Aujourd’hui à la tête d’un département juridique qui compte 1 700 juristes, un des plus grands départements juridiques de banque en Europe, Georges Dirani ne cache pas sa fierté d’avoir été l’un des premiers à mettre en place ces nouveaux schémas d’organisation, dans un secteur – le secteur bancaire – qui est à l’avant-garde. Pour lui, le positionnement du directeur juridique a changé ces dernières années, il est devenu un conseiller de premier plan des métiers de la banque et de la direction générale et fait ainsi progresser de manière pragmatique la pratique et le fond du droit. Laurence Thébault, global manager of regulatory au sein de la banque, salue à cet égard : « Georges Dirani a su placer la direction juridique en véritable partenaire stratégique de l’entreprise. Pour lui, le juriste ne se définit pas par sa seule compétence technique. Le juriste se doit d’être curieux et connecté aux enjeux mondiaux ce qui lui permet d’anticiper les tendances et de mieux conseiller la direction générale. Cette vision nous a permis d’être pionniers sur de nombreux sujets comme les enjeux digitaux ou de durabilité par exemple. Avoir un leader visionnaire et inspirant est tellement motivant pour les équipes ! »
La direction
juridique de demain
Est-ce si différent de manager des juristes et des avocats ? Georges Dirani fait observer que les deux professions ont ce qu’il appelle le syndrome du conseiller, ce côté nécessairement individualiste où l’approche de chaque problème pour en trouver la solution est, de prime abord, très personnelle. « Le défi est de faire travailler ces individualistes ensemble et lorsqu’ils y parviennent, ils adorent ça ! », lance-t-il dans un sourire. Une recette qui fonctionne, puisqu’Alice Bonardi, global head of group disputes resolution témoigne de la satisfaction des ses collègues : « Visionnaire, humaniste et fin stratège, Georges Dirani a le collectif chevillé au corps, je ne connais personne qui sache mieux inviter le collectif, l’inspirer et le transformer en une force implacable d’analyse, d’innovation, de propositions. Travailler aux côtés de lui, c’est se débarrasser de toutes les scories pour faire de la matière juridique une force au service de l’entreprise ». Georges Dirani reconnaît toutefois que la tâche est moins ardue en cabinet où ce que l’on vend, c’est le produit du droit, contrairement à l’entreprise. Georges Dirani observe qu’aujourd’hui, les allers-retours entre l’avocature et l’entreprise sont beaucoup plus fluides qu’à son époque, où un parcours tel que le sien était atypique. « Aujourd’hui, les passerelles sont beaucoup plus nombreuses. Les directions juridiques sont bien plus étoffées, avec davantage de personnes venues de cabinets et issues de domaines plus variés », salue-t-il, en adepte de l’ouverture et de la diversité. « Il n’y a aujourd’hui plus aucune raison d’organiser les services par blocs verticaux de spécialités et de géographie », poursuit-il. Même si la territorialité du droit reste encore une réalité et que les juristes locaux continuent à être indispensables, les matières deviennent de plus en plus transversales et transfrontalières. « Aujourd’hui, le simple échange de savoir-faire ne suffit pas, il faut à la fois de la verticalité et de la transversalité. Il faut être agile », prévient le directeur juridique. Selon lui, le juriste de demain devra faire face à trois importants défis, celui de l’IA y compris générative, couplé au risque cyber (le revers de la médaille), celui des conséquences de la géopolitique et celui de l’ESG.

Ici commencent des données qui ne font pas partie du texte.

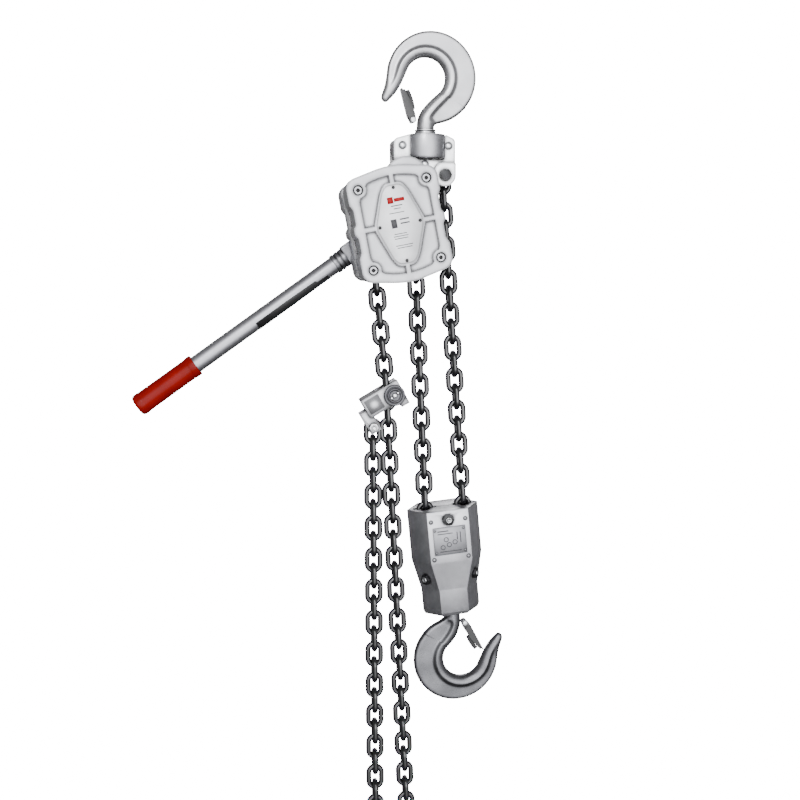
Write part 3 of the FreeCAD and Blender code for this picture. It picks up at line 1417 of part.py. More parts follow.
def clip_cap():
    """The round cap with a slot and a centre pin, on the front of the housing."""
    x = size("clip_wheel_x")
    z = size("clip_wheel_z")
    face = -size("clip_depth") / 2
    cap = cylinder_y(x, z, size("clip_cap_radius"), face - 5, face)
    cap = cap.fuse(cylinder_y(x, z, size("clip_cap_radius") - 3.5, face - 7, face - 5))
    slot = Part.makeBox(30, 3, 7, Vector(-15, -1.5, -3.5))
    slot.Placement = Placement(Vector(x, face - 6.5, z), Rotation(Y_AXIS, -40))
    cap = cap.cut(slot).fuse(cylinder_y(x, z, 5, face - 9, face - 4))
    feature("clip_cap", cap.removeSplitter())


def clip_bolt():
    """Holds the chain's last link between the cheeks."""
    x = CLIP_BOLT.x
    z = CLIP_BOLT.z
    radius = size("anchor_bolt_radius")
    bolt = cylinder_y(x, z, radius, -17, 17)
    head = hex_prism(x, z, 15, -20.5, -15)
    nut = hex_prism(x, z, 16, 15, 21)
    feature("clip_bolt", bolt.multiFuse([head, nut]).removeSplitter())


# ---------------------------------------------------------------- chain groups

def chains():
    group("chain_over_sheave", WRAP_LINKS + FALL[:2] + SLACK[:2])
    group("chain_exits", FALL[2:FALL_FIXED_LOW] + SLACK[2:SLACK_FIXED])
    anchor_link = hanging_link(ANCHOR, FALL_PIVOTS[-1])
    high = FALL_LINKS - FALL_FIXED_HIGH
    group("anchor_chain", FALL[high:] + [anchor_link])
    group("falls_chain", FALL[FALL_FIXED_LOW:high])
    end_link = hanging_link(CLIP_BOLT, SLACK_PIVOTS[-1])
    group("slack_chain", SLACK[SLACK_FIXED:] + [end_link])


# ---------------------------------------------------------------- the whole hoist

def build():
    hooks()
    top_yoke()
    hook_washers()
    side_plate("front_plate", -PLATE_IN, True)
    side_plate("rear_plate", PLATE_OUT, False)
    yoke_rivets()
    anchor_bolt()
    gear_case()
    gear_cover()
    cover_bolts()
    nameplate()
    centre_casing()
    chain_stripper()
    body_bushes()
    load_gear()
    upper, lower = gear_places()
    line = size("gear_line")
    intermediate_gear("upper_gear", upper, line + 180)
    intermediate_gear("lower_gear", lower, line)
    drive_shaft()
    load_sheave()
    brake_hub()
    friction_discs()
    ratchet_disc()
    for name, angle in zip(("brake_pawl_right", "brake_pawl_left"), PAWL_ANGLES):
        brake_pawl(name, angle)
    pawl_pins()
    change_gear()
    brake_cover()
    brake_cover_bolts()
    lever_hubs()
    lever_screws()
    lever_tube()
    ferrule()
    grip()
    lever_strip()
    selector()
    hand_wheel()
    block_shells()
    block_bolts()
    block_rivets()
    idler()
    clip_body()
    clip_cap()
    clip_bolt()
    chains()


def subcomponents():
    """Every top-level piece, by its label."""
    found = {}
    for item in doc.Objects:
        if item.TypeId in ("Part::Feature", "PartDesign::Body", "Part::Cut") and not item.InList:
            found[item.Label] = item
    return found


def check_all():
    for item in doc.Objects:
        if "Invalid" in item.State or "Error" in item.State:
            raise RuntimeError(f"{item.Label}: {item.State}")
    for name, item in subcomponents().items():
        if item.Shape.isNull() or not item.Shape.isValid() or not item.Shape.Solids:
            raise RuntimeError(f"{name}: no valid solid")


build()
doc.recompute()
check_all()
for label, piece in subcomponents().items():
    piece.Shape.exportStep(f"parts/{label}.step")
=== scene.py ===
import json
import math

import bmesh
import bpy
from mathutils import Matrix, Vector

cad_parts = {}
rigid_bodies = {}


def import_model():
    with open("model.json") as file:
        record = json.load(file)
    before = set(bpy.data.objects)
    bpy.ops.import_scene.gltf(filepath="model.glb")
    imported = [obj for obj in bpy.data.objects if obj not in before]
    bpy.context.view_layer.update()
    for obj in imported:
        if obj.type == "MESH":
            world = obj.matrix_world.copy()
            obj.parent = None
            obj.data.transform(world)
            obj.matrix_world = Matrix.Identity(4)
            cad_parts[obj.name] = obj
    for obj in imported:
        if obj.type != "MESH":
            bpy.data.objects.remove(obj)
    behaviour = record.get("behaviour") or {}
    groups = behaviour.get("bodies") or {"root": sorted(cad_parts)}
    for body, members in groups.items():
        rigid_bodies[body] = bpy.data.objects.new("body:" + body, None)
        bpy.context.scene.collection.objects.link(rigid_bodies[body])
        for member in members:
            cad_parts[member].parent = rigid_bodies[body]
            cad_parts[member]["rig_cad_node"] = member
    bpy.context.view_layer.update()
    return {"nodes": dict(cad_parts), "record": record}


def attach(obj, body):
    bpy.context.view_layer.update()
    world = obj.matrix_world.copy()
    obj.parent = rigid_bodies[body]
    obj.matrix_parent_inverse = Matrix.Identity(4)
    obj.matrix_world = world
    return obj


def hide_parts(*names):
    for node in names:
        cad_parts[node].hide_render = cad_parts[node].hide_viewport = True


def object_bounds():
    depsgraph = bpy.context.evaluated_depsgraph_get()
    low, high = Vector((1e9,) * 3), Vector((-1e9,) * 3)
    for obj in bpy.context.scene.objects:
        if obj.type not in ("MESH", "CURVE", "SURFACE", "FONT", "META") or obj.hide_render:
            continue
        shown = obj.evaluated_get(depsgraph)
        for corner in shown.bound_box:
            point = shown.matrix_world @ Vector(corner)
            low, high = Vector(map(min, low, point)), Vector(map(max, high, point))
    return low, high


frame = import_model()
NODES = frame["nodes"]
MM = 0.001

# Sizes in metres.
FLOOR_GAP = 0.004
FLOOR_HALF_WIDTH = 8
FLOOR_START = -6.0
FLOOR_CURVE_START = 2.2
FLOOR_CURVE_RADIUS = 2.0
BACKDROP_HEIGHT = 7
FLOOR_GLOW = 18

# Sizes in millimetres and degrees, the same as the CAD's.
TUBE_RADIUS = 16
LOWER_SHANK_RADIUS = 14.1
BLOCK_TILT = 5.5
BLOCK_HALF_DEPTH = 48
CROSS_BOLT_HEIGHT = 185
CROSS_BOLT_REACH = 56.3
FLANK_BOLT_HEIGHT = 71
FLANK_BOLT_REACH = 6.5
COVER_LEAN = 11
CLIP_LEAN = 30
STRIP_BELOW_FRONT = 36


# ---------------------------------------------------------------- camera, light and floor

def add_camera():
    data = bpy.data.cameras.new("camera")
    data.lens = 50
    data.sensor_width = 36
    camera = bpy.data.objects.new("camera", data)
    camera.location = (-0.3615, -1.995, -0.345)
    camera.rotation_euler = (math.radians(83.5), 0, math.radians(-9))
    bpy.context.scene.collection.objects.link(camera)
    bpy.context.scene.camera = camera


def add_area(name, place, target, size, power):
    data = bpy.data.lights.new(name, "AREA")
    data.shape = "RECTANGLE"
    data.size, data.size_y = size
    data.energy = power
    light = bpy.data.objects.new(name, data)
    light.location = place
    aim = Vector(target) - Vector(place)
    light.rotation_euler = aim.to_track_quat("-Z", "Y").to_euler()
    bpy.context.scene.collection.objects.link(light)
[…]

Quels conseils pourrait-il donner à un – ou une jeune juriste ? « Il faut d’abord avoir une vision, une direction : savoir où l’on veut aller. Ne pas hésiter à avoir recours au mentoring ou coaching interne, pour s’améliorer, et être dans le partage, car tout l’intérêt, c’est de savoir donner sa confiance et de rester curieux de tout ». Il conseille aussi de toujours garder à l’esprit l’intérêt général et d’être le plus transparent possible. « Partager l’information, avec un grand I, entre experts, c’est capital ».